PHILADELPHIA — Richard J. Green and Richard W. Vague have been appointed to the Penn Medicine Board of Trustees for three- year terms, effective March 1, 2013. Both were jointly nominated for their experience, expertise and ability to help further the mission of Penn Medicine, the umbrella governance structure created in 2002 to oversee both the University of Pennsylvania’s Perelman School of Medicine and Health System. One of the world's leading academic medical centers, Penn Medicine – a $4.3 billion enterprise – is dedicated to the related missions of medical education, biomedical research, and excellence in patient care.
Richard J. Green is the chief executive officer and vice chairman of Firstrust Bank, which was founded by his grandfather, Samuel A. Green, in 1934. Green manages the overall strategic direction of the privately- held bank, which offers a wide variety of deposit products, consumer and business loan options, residential and commercial real estate mortgages and cash-management products via 22 office branches throughout the Delaware Valley, Lehigh Valley and Southern New Jersey.
Green serves on the Board of Trustees of The Franklin Institute, is a member of the Board of Trustees of the Haverford School, a Trustee of the Jewish Federation of Greater Philadelphia, on the Executive Board of Federation Housing, Inc., the Jewish Publishing Group and the Jewish Community Centers of Greater Philadelphia.

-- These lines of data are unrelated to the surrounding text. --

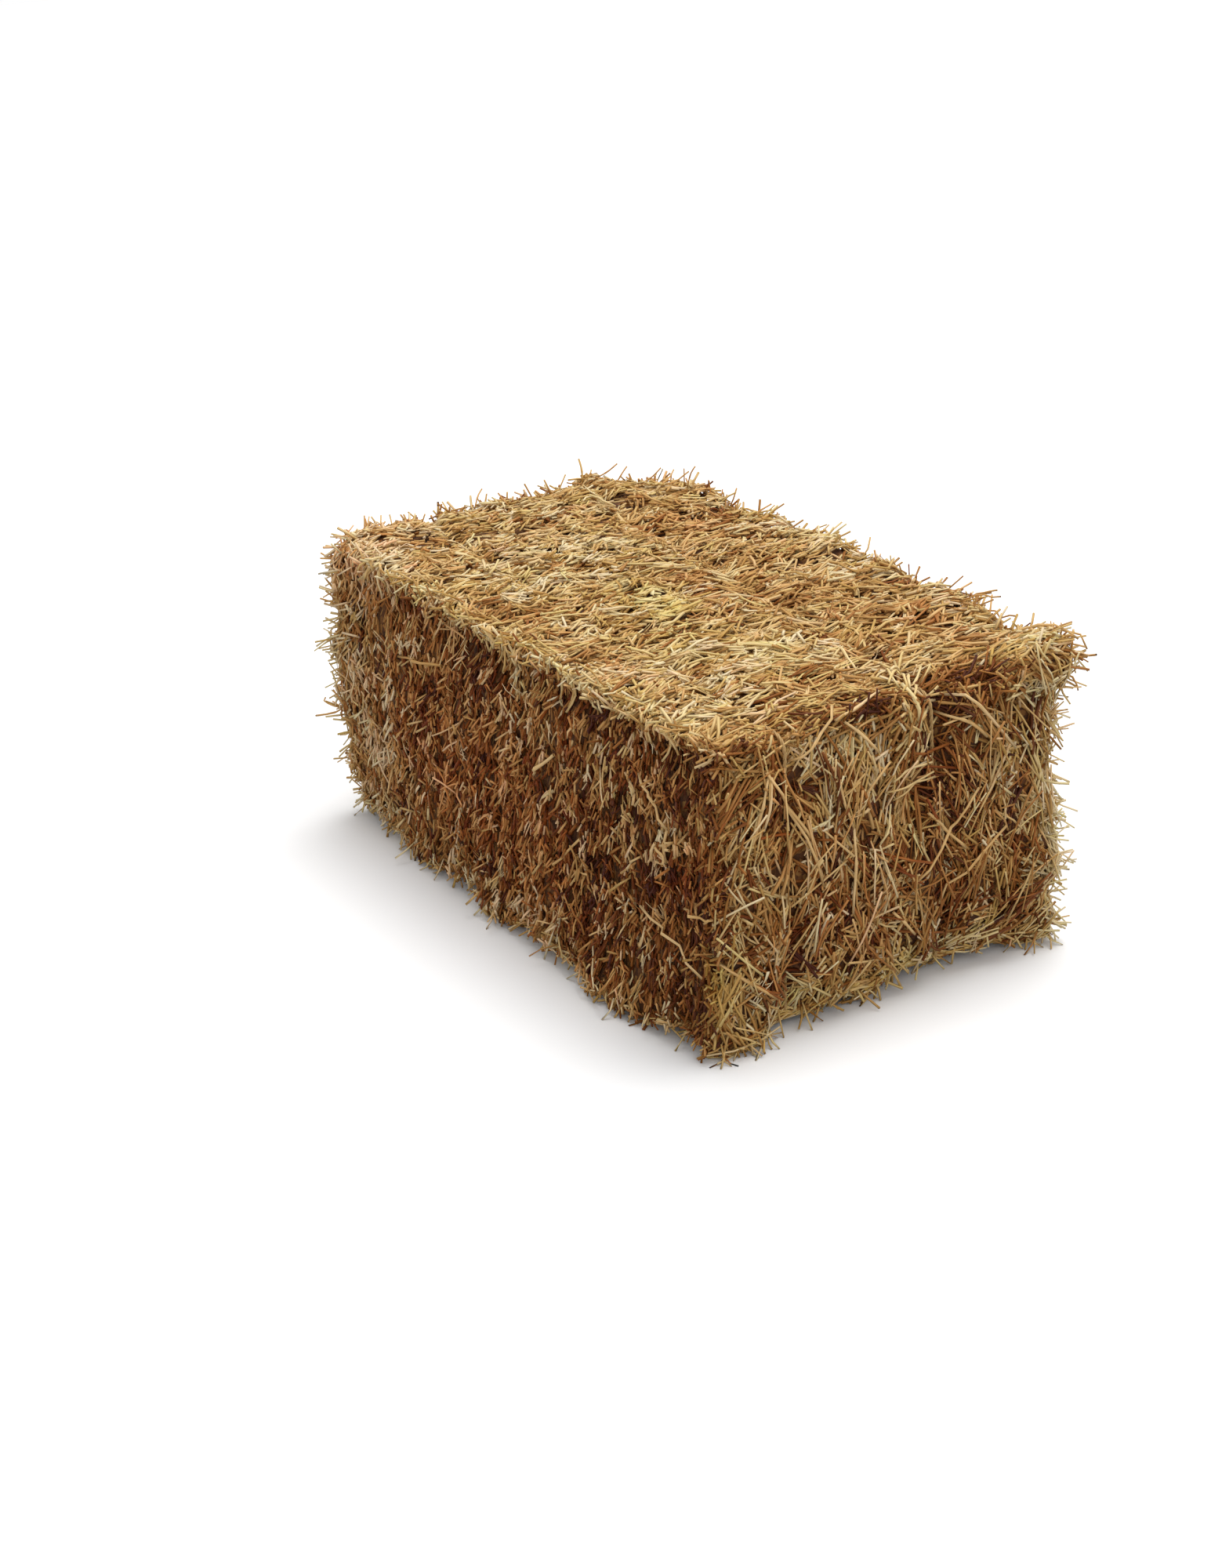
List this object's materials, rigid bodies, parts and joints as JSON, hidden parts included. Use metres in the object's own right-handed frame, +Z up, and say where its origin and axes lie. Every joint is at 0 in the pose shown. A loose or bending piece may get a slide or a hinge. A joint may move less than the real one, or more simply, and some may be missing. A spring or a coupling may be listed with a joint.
{
  "type": "straw bale",
  "caption": "Small rectangular bale of cereal straw: a row of pressed flakes held by twine loops sunk in the straw, with a shaggy surface of loose straw ends.",
  "frame": {"origin": "on the ground under the middle flake, at the centre of the bale's flat foot", "axes": "+X along the bale towards the near end, +Y across it, +Z up"},
  "size_m": [0.8358, 0.5586, 0.3957],
  "materials": {
    "straw": "dry pressed cereal straw, golden outside and darker in the gaps",
    "twine": "coarse twisted sisal baler twine"
  },
  "bodies": {
    "root": {"flake_01": "straw", "flake_02": "straw", "flake_03": "straw", "flake_04": "straw", "flake_05": "straw", "flake_06": "straw", "flake_07": "straw", "flake_08": "straw", "flake_09": "straw", "flake_10": "straw", "flake_11": "straw", "flake_12": "straw", "flake_13": "straw", "twine_left": "twine", "twine_right": "twine"}
  },
  "joints": []
}
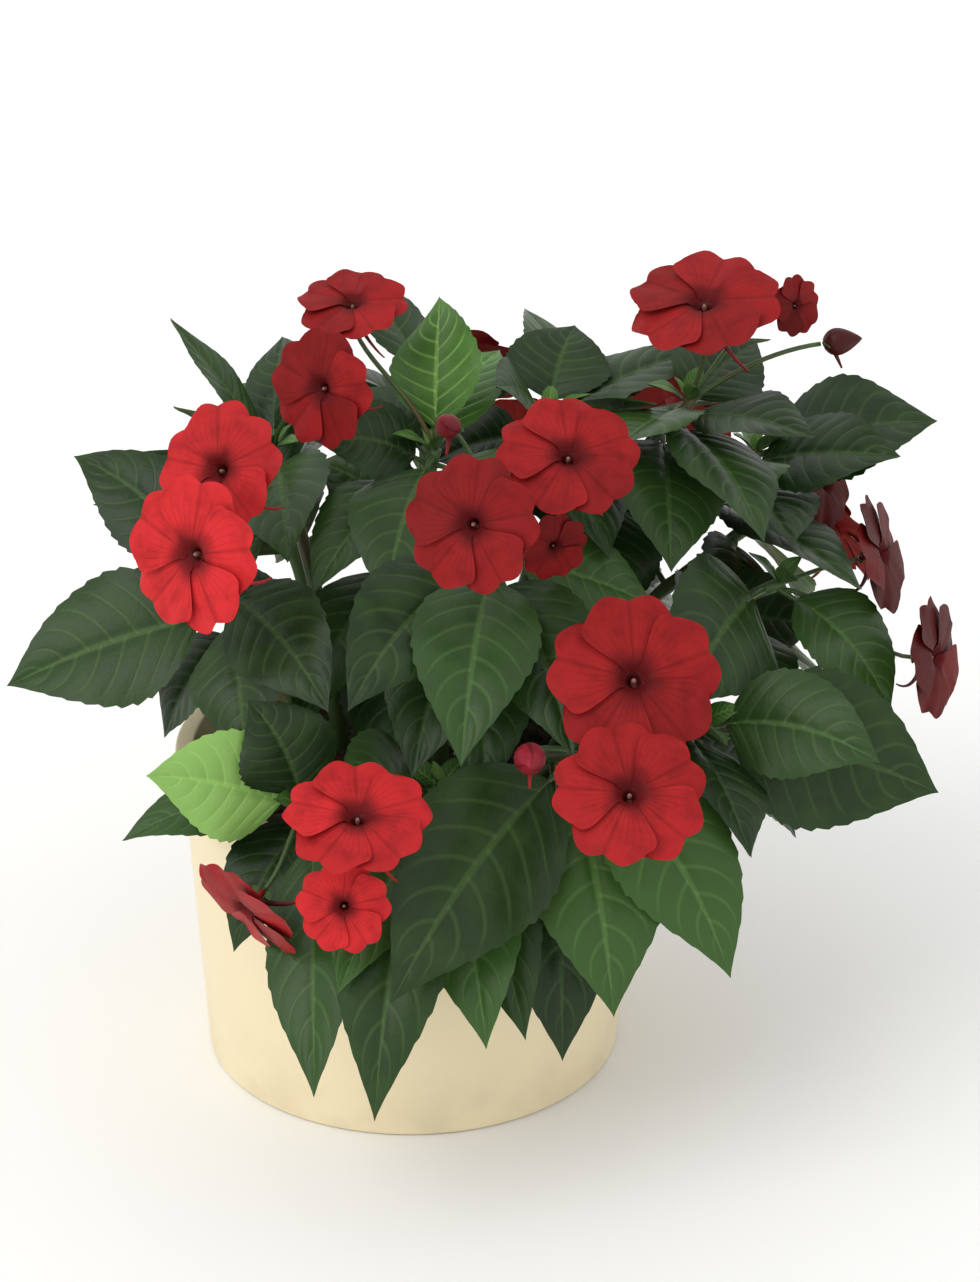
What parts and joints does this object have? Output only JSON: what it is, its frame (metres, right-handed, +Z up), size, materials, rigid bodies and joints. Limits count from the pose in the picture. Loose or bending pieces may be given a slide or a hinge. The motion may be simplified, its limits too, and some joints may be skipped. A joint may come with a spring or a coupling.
{
  "type": "potted busy lizzie",
  "caption": "Bushy busy lizzie in a plain round pot: leafy shoots with pointed dark green leaves, flat five-petalled red blooms with thin spurs, and a few buds.",
  "frame": {"origin": "middle of the pot's flat underside", "axes": "+Z up, -Y towards the front of the plant, +X to its right"},
  "size_m": [0.2837, 0.2689, 0.2462],
  "materials": {
    "pot": "satin",
    "soil": "matte",
    "leaf": "satin",
    "petal": "matte",
    "bud": "matte"
  },
  "bodies": {
    "root": {"bloom_back_left": "petal", "bloom_back_low": "petal", "bloom_back_right": "petal", "bloom_back_top": "petal", "bloom_centre_left": "petal", "bloom_centre_low": "petal", "bloom_centre_top": "petal", "bloom_far_right": "petal", "bloom_front_left_high": "petal", "bloom_front_left_low": "petal", "bloom_front_left_side": "petal", "bloom_left_high": "petal", "bloom_left_low": "petal", "bloom_main": "petal", "bloom_main_low": "petal", "bloom_rear_right": "petal", "bloom_right_hidden": "petal", "bloom_right_high": "petal", "bloom_top_left": "petal", "bloom_top_left_side": "petal", "bloom_top_right": "petal", "bloom_top_right_small": "petal", "bud_back": "bud", "bud_centre": "bud", "bud_front": "bud", "bud_top_right": "bud", "leafy_stem_back": "leaf", "leafy_stem_back_left": "leaf", "leafy_stem_back_right": "leaf", "leafy_stem_centre": "leaf", "leafy_stem_front": "leaf", "leafy_stem_front_left": "leaf", "leafy_stem_front_right": "leaf", "leafy_stem_left": "leaf", "leafy_stem_lower_right": "leaf", "leafy_stem_rear_right": "leaf", "leafy_stem_right": "leaf", "leafy_stem_top": "leaf", "leafy_stem_top_left": "leaf", "leafy_stem_top_right": "leaf", "leafy_stem_upper_left": "leaf", "leafy_stem_upper_right": "leaf", "pot": "pot", "soil": "soil"}
  },
  "joints": []
}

In 2009, Green was appointed by the Chairman of the Federal Reserve Bank, to the Federal Reserve Board’s Community Depository Institutions Advisory (“CDIAC”) for a three-year term, and served as Chairman of the Federal Reserve District of Philadelphia CDIAC from 2011-2012. He was formerly a Trustee of the Lehigh Valley Health Network.
No stranger to volunteer leadership at Penn Medicine, Green has been a member of the Abramson Cancer Center Director’s Leadership Council and the Department of Surgery Chairman’s Leadership Council.
Richard W. Vague is managing partner of Gabriel Investments, an early stage investment fund that focuses on the Philadelphia region, and as president of The Governor’s Woods Foundation, Philadelphia-based, private, not-for-profit philanthropic organization devoted to cultural development and progressive government policy.
Vague previously co-founded and served as chairman and chief executive officer of Energy Plus (NRG Energy since 2011) an electricity and natural gas supply company operating throughout the U.S. He also co-founded two credit card companies over the past two decades: First USA, which grew to be the largest Visa issuer in the industry and was sold to Bank One in 1997; and Juniper Financial, the fastest growing credit card issuer of the past decade, which was sold to Barclays PLC in 2004.
Vague currently serves on the corporate boards of Heartland Payment Systems of Princeton, NJ, Think Direct Marketing of Tampa, FL, and GoodCents Corporation of Atlanta, GA. He is President of the Philadelphia Live Arts and Fringe Festival, and serves on the boards of the Franklin Institute, the Dean’s Advisory Council of NYU’s Tisch School of the Arts, and the U.S. State Department’s Advisory Committee on International Economic Policy. He previously served on the U.S. Department of Energy’s Electricity Advisory Committee.
Vague is also a member of the Board of Trustees of the University of Pennsylvania Press.
Penn Medicine is one of the world’s leading academic medical centers, dedicated to the related missions of medical education, biomedical research, excellence in patient care, and community service. The organization consists of the University of Pennsylvania Health System and Penn’s Raymond and Ruth Perelman School of Medicine, founded in 1765 as the nation’s first medical school.
The Perelman School of Medicine is consistently among the nation's top recipients of funding from the National Institutes of Health, with $550 million awarded in the 2022 fiscal year. Home to a proud history of “firsts” in medicine, Penn Medicine teams have pioneered discoveries and innovations that have shaped modern medicine, including recent breakthroughs such as CAR T cell therapy for cancer and the mRNA technology used in COVID-19 vaccines.
The University of Pennsylvania Health System’s patient care facilities stretch from the Susquehanna River in Pennsylvania to the New Jersey shore. These include the Hospital of the University of Pennsylvania, Penn Presbyterian Medical Center, Chester County Hospital, Lancaster General Health, Penn Medicine Princeton Health, and Pennsylvania Hospital—the nation’s first hospital, founded in 1751. Additional facilities and enterprises include Good Shepherd Penn Partners, Penn Medicine at Home, Lancaster Behavioral Health Hospital, and Princeton House Behavioral Health, among others.
Penn Medicine is an $11.1 billion enterprise powered by more than 49,000 talented faculty and staff.